AfCFTA’s first deal to go ahead, despite virus complications

Business Day | 11 March 2020

AfCFTA’s first deal to go ahead, despite virus complications

by Leanne de Bassompierre (Bloomberg)

Abidjan — The coronavirus outbreak is unlikely to scupper a July 1 target for the first commerce under the African Continental Free Trade Area agreement (AfCFTA), even if meetings to iron out details are being canceled, said the zone’s most senior official.

Cross-border travel bans by some governments, as well as restrictions imposed by companies on their employees, have led to conferences being canceled. The Africa CEO Forum, which was scheduled for this week in Abidjan, Ivory Coast, was postponed at short notice due to the coronavirus outbreak.

“I don’t think anybody would have anticipated that the virus would be so disruptive to the entire global economy,” South African Wamkele Mene, secretary-general of the AfCFTA, said by phone. He was due to attend the forum in Abidjan.

The virus “is a big issue to take into consideration”, Mene said. “But, you know, I think we will have to find a way. We’re going to have to find a way.”

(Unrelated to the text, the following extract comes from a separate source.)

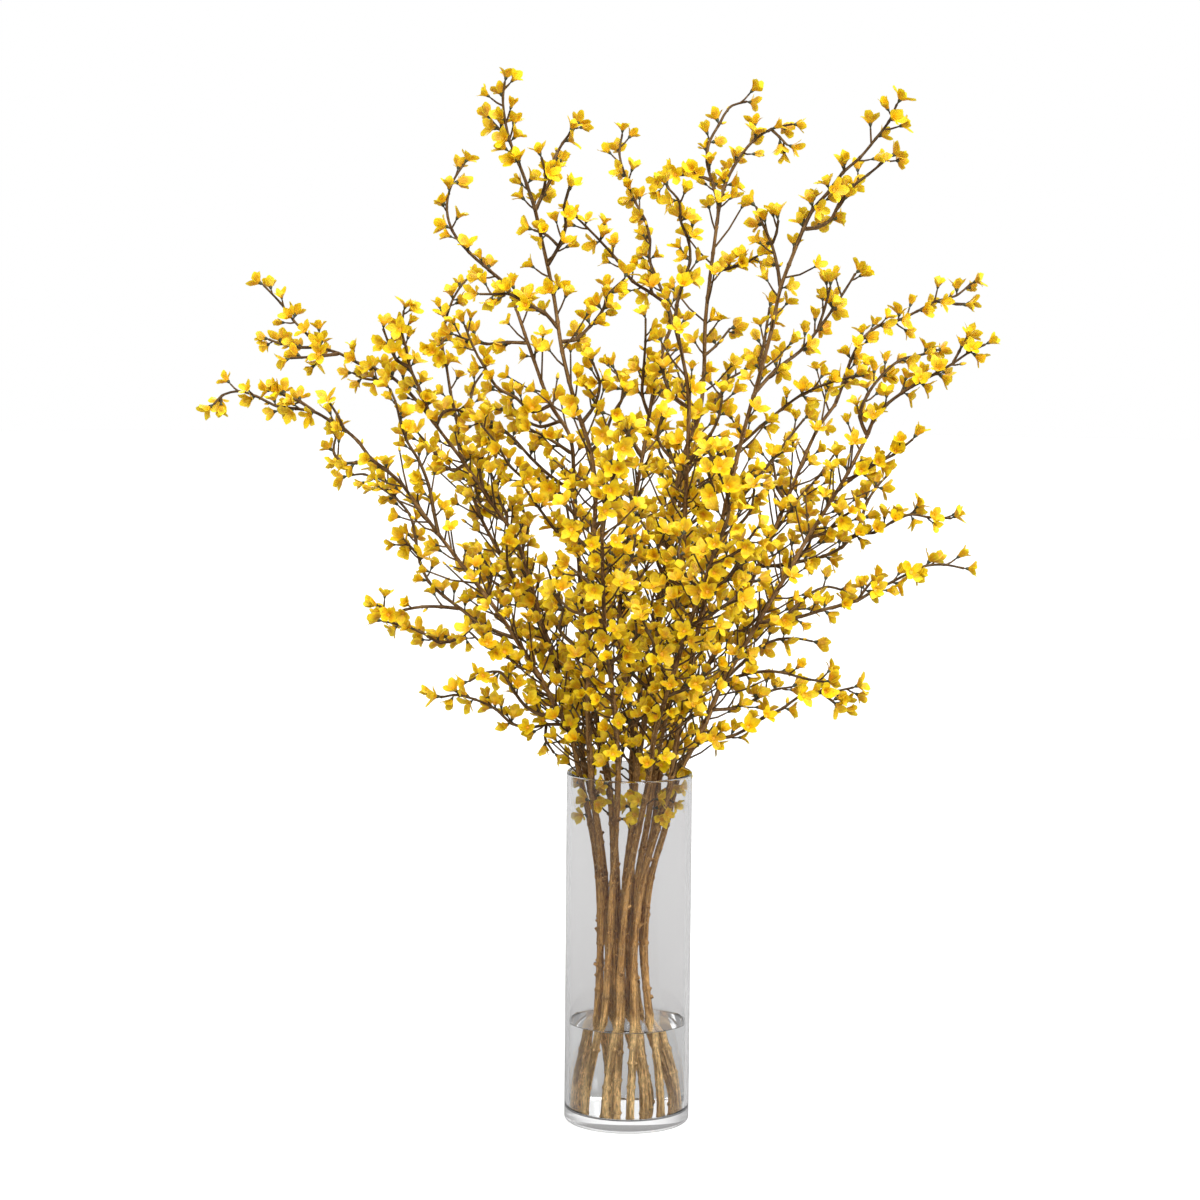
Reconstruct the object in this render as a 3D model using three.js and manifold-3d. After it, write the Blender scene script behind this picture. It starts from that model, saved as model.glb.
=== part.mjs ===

Mene has the gargantuan task of getting 54 countries to agree on trade issues. He will move to Ghana, the secretariat or permanent office of the trade zone, at the end of the month to officially start work on April 1. Other aspects of the job will include helping member states implement the agreement and establishing a dispute settlement mechanism.

If it wasn’t for the virus and the ensuing travel restrictions, discussions around trade concessions and rules of origin may have been further along and could have been concluded by May. That’s when SA is scheduled to host an extraordinary African Union (AU) summit to finalise the modalities of the agreement.

“The rules of origin are 90% ready,” Mene said. Rules on automobiles, sugar and cotton haven’t yet been agreed and are still subject to talks, he said.

Legally, the agreement is already in force, but to make the July 1 deadline for the start of trade in goods and services under the new tariff rules, these details need to be rubber-stamped before the May summit as part of phase one of the process.

Said Mene, “The summit will have to look closely in terms of how we how deal with the disruption.”